To illustrate the impact of choosing between distribution and accumulation funds, let us consider two hypothetical case studies of investors with different financial goals and preferences. These examples highlight how the choice of fund line can influence investment outcomes and align with individual circumstances:

Case Study 1: Maria, a Retiree Seeking Regular Income

Maria, a retiree, relies on her investments to supplement her pension income and cover living expenses. She opts for distribution funds that provide a steady income stream through regular payouts. By choosing distribution funds, Maria ensures a potentially reliable cash flow to meet her financial needs without depleting her investment capital.

Case Study 2: John, a Long-Term Investor Planning for Retirement

John, a young professional planning for retirement, focuses on long-term wealth accumulation and capital growth. He selects accumulation funds that reinvest the income generated by his investments to benefit from compounding returns. By reinvesting the income, John aims to maximise his investment growth over time and build a substantial retirement nest egg.

These case studies demonstrate how the choice between distribution and accumulation funds can be tailored to individual circumstances and financial objectives. Whether seeking regular income or long-term growth, investors can select the fund line that best suits their investment strategy and aligns with their goals.

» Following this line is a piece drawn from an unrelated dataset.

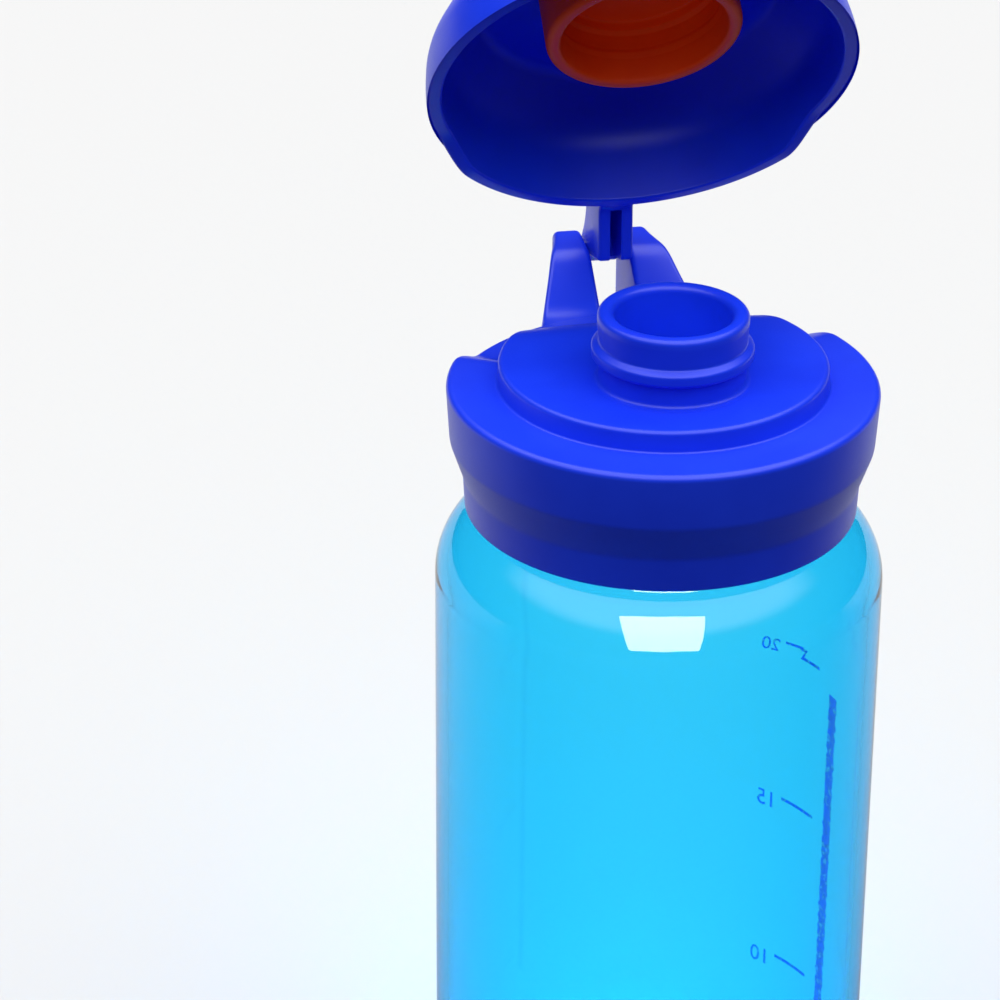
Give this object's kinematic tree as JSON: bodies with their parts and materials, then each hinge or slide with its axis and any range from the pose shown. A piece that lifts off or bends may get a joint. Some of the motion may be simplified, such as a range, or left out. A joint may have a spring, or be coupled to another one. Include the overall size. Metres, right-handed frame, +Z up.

Making an Informed Decision Based on Your Individual Circumstances

The choice between distribution and accumulation funds depends on your investment goals, risk tolerance, and income requirements. Understanding the differences between the two fund lines and evaluating their pros and cons can help you make a well-informed decision that aligns with your financial objectives. Whether you prioritise regular income or long-term growth, selecting the right fund line is essential for optimising your investment strategy.

Professional guidance from financial planners or advisors can help you navigate the complexities of fund selection and create a well-structured, diversified investment portfolio that supports your financial aspirations.